For diffs, first we lookup the annotation of the previous deployment and the current deployment. We then have to find all replicasets (as there’s no way to search by annotation, unfortunately) and then select the previous replicaset and current replicaset using the same annotation.

Adding a new label, such as kube_resource_prefix, to our configmaps allows us to iterate over our kube_resource_configmaps dict (the label_selectors argument to k8s_facts is useful here), each time looking for all configmaps with the label of the current configmap, and then finding the configmap with the owner reference set to the previous replicaset and the configmap owned by the current replicaset. Exactly the same technique holds for secrets too. Once we’ve found the before and after, we can display the differences using the debug module (an explicit diff module might be useful).

I’ve updated the ansible-role-kube-resource role with this new functionality so that it’s easier to use, it does rely on all resources having kube_resource_name and kube_resource_namespace correctly set. All of the owner reference based functionality relies on replicasets updating when deployments change - so isn’t currently useful for e.g. statefulsets.

In other news on that role, I’ve now added a molecule test suite, inspired by Jeff Geerling (@geerlingguy)’s talk at AnsibleFest and his super helpful molecule blog post. It relies on an existing kubernetes platform being set up and configured, but given that Docker comes with Kubernetes (on some platforms at least), and that minikube exists, that shouldn’t be insurmountable.

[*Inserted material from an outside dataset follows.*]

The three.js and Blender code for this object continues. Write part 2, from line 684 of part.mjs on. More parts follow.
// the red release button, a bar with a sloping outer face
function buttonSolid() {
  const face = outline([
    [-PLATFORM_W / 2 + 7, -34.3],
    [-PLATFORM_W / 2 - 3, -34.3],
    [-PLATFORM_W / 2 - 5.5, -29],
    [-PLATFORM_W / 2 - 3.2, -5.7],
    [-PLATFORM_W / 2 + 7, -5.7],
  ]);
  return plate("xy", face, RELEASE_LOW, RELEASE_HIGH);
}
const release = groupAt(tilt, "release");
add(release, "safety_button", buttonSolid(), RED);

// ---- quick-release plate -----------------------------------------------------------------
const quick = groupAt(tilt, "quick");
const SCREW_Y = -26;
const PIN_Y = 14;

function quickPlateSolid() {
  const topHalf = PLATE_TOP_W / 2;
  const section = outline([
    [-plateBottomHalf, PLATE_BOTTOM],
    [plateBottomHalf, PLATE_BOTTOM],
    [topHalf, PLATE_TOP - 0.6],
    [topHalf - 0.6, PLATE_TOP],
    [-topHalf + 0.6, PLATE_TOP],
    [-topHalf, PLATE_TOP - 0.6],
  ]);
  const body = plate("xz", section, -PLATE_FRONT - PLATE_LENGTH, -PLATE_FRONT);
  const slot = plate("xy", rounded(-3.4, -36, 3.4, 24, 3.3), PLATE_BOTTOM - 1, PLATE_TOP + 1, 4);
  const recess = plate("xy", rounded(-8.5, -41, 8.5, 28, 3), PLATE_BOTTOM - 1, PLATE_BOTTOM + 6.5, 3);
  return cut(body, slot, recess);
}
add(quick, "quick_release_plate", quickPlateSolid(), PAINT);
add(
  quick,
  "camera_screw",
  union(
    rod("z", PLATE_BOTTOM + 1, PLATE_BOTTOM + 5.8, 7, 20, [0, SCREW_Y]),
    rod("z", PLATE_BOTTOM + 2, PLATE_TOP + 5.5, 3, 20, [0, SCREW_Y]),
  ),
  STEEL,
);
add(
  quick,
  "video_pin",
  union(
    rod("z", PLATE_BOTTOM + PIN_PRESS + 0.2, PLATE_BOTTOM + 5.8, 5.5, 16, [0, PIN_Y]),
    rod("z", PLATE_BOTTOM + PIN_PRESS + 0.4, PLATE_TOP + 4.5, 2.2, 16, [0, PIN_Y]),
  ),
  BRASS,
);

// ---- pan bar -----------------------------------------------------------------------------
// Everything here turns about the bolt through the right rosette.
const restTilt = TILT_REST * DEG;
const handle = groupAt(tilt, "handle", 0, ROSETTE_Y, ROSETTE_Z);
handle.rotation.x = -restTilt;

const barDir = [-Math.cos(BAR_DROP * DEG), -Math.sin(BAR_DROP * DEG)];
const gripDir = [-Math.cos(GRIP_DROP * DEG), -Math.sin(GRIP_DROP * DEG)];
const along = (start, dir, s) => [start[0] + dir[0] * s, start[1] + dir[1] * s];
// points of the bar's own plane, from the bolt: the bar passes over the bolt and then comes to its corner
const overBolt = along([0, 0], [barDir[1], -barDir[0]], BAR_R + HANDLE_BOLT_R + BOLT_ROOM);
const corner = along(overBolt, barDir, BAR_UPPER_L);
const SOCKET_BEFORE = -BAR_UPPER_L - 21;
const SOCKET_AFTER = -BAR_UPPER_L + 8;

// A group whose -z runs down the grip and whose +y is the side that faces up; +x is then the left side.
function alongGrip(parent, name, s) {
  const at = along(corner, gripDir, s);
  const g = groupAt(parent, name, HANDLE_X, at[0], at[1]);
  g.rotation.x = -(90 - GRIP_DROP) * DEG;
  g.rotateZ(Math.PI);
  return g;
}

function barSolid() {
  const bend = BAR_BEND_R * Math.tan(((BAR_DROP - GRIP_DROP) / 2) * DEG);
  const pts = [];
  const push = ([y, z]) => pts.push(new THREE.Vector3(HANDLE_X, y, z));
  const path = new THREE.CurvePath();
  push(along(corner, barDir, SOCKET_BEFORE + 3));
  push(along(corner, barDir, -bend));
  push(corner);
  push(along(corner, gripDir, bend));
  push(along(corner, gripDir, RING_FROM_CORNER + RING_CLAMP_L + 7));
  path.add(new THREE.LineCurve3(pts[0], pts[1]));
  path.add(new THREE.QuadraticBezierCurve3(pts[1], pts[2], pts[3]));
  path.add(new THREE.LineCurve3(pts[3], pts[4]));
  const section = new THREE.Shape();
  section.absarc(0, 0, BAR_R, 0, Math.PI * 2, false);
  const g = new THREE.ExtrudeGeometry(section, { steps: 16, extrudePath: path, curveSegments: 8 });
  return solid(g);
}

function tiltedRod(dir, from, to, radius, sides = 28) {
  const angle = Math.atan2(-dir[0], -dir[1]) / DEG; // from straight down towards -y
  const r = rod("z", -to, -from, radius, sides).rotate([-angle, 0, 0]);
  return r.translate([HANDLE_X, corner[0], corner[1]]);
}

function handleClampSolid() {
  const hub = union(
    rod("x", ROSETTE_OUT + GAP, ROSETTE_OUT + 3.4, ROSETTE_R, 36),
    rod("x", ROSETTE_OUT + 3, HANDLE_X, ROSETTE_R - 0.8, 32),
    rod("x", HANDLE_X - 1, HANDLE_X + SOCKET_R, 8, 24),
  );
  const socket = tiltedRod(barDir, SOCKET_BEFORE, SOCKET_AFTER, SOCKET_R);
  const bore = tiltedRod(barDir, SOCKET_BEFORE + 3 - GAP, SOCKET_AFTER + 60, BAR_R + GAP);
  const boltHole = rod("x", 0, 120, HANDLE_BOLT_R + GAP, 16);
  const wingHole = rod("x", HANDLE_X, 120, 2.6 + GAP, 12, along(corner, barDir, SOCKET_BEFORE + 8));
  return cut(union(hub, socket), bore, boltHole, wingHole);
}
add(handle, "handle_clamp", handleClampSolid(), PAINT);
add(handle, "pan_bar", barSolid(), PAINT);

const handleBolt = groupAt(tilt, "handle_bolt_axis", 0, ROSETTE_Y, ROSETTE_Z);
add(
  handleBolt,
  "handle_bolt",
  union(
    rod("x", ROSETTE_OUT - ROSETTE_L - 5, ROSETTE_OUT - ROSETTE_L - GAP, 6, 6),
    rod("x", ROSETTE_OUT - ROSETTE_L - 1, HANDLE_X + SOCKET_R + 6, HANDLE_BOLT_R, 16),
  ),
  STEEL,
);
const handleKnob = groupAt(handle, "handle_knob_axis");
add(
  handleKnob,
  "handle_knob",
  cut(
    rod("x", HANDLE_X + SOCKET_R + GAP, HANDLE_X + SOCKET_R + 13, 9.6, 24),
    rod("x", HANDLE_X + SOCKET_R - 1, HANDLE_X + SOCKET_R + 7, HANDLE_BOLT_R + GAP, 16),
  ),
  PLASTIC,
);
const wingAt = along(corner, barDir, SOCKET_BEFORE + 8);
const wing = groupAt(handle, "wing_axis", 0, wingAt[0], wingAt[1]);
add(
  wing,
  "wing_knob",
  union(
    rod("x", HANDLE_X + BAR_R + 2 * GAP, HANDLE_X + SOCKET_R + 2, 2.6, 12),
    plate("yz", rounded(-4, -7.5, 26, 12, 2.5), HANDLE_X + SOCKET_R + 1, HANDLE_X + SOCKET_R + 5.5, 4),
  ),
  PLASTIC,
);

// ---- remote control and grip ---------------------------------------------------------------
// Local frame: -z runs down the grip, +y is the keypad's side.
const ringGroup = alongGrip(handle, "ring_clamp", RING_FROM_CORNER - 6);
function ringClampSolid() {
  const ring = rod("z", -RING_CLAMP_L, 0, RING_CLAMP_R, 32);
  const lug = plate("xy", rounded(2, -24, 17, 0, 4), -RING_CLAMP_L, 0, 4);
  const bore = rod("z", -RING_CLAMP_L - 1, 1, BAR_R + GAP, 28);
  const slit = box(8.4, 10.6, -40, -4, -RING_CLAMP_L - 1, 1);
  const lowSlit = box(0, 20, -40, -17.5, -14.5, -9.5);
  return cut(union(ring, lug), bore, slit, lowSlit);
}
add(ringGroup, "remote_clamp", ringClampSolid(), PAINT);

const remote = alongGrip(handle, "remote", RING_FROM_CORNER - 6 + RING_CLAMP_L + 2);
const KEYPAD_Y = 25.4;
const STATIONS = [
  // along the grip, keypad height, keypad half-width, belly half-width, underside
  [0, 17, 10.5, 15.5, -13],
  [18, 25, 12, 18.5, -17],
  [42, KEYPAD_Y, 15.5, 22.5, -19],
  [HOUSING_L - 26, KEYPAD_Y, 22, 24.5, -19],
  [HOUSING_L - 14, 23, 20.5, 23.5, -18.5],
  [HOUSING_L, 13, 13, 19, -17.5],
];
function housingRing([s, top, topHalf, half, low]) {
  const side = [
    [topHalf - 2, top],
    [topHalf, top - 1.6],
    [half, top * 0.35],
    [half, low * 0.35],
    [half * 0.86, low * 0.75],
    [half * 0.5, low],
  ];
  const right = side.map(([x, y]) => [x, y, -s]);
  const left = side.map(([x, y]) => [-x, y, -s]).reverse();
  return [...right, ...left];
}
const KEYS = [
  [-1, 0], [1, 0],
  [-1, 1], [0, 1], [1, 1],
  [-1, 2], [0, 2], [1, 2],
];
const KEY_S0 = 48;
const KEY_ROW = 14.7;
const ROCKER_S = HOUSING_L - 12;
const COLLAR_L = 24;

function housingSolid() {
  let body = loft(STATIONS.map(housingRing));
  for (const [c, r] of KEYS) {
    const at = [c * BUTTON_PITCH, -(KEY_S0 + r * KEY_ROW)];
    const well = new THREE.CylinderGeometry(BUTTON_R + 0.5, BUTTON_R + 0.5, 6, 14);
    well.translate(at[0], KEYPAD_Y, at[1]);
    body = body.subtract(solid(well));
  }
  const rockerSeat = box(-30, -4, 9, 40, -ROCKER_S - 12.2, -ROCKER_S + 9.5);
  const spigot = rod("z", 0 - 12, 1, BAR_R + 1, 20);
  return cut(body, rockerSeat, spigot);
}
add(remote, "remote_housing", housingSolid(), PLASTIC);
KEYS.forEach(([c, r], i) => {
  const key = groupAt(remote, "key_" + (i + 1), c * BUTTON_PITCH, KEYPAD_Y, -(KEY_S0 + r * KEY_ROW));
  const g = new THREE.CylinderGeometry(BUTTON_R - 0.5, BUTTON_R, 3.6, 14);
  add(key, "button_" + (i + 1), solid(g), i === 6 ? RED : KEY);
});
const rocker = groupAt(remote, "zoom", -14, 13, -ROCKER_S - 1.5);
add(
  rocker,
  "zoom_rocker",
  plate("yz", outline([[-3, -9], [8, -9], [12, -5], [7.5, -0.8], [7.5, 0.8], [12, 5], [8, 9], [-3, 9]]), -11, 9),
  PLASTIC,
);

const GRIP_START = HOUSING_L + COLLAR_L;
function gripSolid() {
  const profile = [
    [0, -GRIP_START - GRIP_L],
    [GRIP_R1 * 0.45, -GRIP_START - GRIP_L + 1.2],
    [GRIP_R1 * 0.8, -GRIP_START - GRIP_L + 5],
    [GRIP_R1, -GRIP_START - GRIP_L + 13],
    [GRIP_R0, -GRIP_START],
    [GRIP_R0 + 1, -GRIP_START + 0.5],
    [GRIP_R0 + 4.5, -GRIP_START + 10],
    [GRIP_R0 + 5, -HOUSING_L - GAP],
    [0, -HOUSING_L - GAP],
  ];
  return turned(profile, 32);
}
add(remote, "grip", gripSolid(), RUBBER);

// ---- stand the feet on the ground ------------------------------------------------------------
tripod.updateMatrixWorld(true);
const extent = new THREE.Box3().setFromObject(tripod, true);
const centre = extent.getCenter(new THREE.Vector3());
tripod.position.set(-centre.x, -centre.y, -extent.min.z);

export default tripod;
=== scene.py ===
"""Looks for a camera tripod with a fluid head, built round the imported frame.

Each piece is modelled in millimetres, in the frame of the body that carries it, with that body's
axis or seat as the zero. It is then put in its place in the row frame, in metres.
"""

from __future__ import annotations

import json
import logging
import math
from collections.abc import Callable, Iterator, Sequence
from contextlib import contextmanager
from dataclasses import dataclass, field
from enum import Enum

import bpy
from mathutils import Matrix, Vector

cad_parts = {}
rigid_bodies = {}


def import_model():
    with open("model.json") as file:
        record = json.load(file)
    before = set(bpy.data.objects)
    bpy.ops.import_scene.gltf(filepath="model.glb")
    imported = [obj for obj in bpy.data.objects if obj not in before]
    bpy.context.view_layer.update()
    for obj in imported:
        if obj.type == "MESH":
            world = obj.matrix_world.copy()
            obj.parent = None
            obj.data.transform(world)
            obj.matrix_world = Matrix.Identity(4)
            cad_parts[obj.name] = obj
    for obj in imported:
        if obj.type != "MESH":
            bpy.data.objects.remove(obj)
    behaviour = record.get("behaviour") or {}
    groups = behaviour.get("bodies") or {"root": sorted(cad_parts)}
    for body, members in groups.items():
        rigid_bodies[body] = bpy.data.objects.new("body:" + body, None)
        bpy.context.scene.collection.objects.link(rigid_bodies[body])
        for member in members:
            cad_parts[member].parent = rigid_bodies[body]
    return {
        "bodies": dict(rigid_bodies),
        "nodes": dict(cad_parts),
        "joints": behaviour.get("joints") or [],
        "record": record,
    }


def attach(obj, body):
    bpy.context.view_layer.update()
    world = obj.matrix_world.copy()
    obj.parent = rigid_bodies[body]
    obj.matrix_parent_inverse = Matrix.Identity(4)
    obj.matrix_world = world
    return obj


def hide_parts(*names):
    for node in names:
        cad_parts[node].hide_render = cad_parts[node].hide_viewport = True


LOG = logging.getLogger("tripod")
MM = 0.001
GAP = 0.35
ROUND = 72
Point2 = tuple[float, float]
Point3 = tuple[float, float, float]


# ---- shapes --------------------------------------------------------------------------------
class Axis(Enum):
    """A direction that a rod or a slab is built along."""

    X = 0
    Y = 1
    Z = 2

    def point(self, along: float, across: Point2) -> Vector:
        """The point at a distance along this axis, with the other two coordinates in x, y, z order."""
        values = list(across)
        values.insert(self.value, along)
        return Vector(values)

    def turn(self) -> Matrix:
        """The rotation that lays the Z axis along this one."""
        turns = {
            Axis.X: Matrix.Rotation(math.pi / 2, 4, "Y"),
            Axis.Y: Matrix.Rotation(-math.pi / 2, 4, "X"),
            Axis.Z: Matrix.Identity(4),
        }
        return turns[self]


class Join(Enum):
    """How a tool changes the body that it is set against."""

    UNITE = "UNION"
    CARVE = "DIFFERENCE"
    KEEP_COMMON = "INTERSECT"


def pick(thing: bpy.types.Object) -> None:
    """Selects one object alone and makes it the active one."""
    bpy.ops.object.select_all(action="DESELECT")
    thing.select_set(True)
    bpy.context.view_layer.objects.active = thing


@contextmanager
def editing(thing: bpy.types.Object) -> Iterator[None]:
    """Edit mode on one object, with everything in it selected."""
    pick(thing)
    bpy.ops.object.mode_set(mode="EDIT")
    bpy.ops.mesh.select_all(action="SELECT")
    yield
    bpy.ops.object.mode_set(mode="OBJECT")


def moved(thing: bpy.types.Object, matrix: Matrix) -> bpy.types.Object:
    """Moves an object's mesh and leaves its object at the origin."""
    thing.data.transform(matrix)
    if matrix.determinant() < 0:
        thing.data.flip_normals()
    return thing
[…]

There are quite a few features from Ansible 2.8 that are used in the role but have been backported into the role - kubernetes resource validation, waiting for resources to meet the desired state, append_hash and k8s_config_resource_name for example. Even if you choose not to use the role, you can make use of the same techniques through setting and using module_utils and filter_plugins configuration directives in ansible.cfg.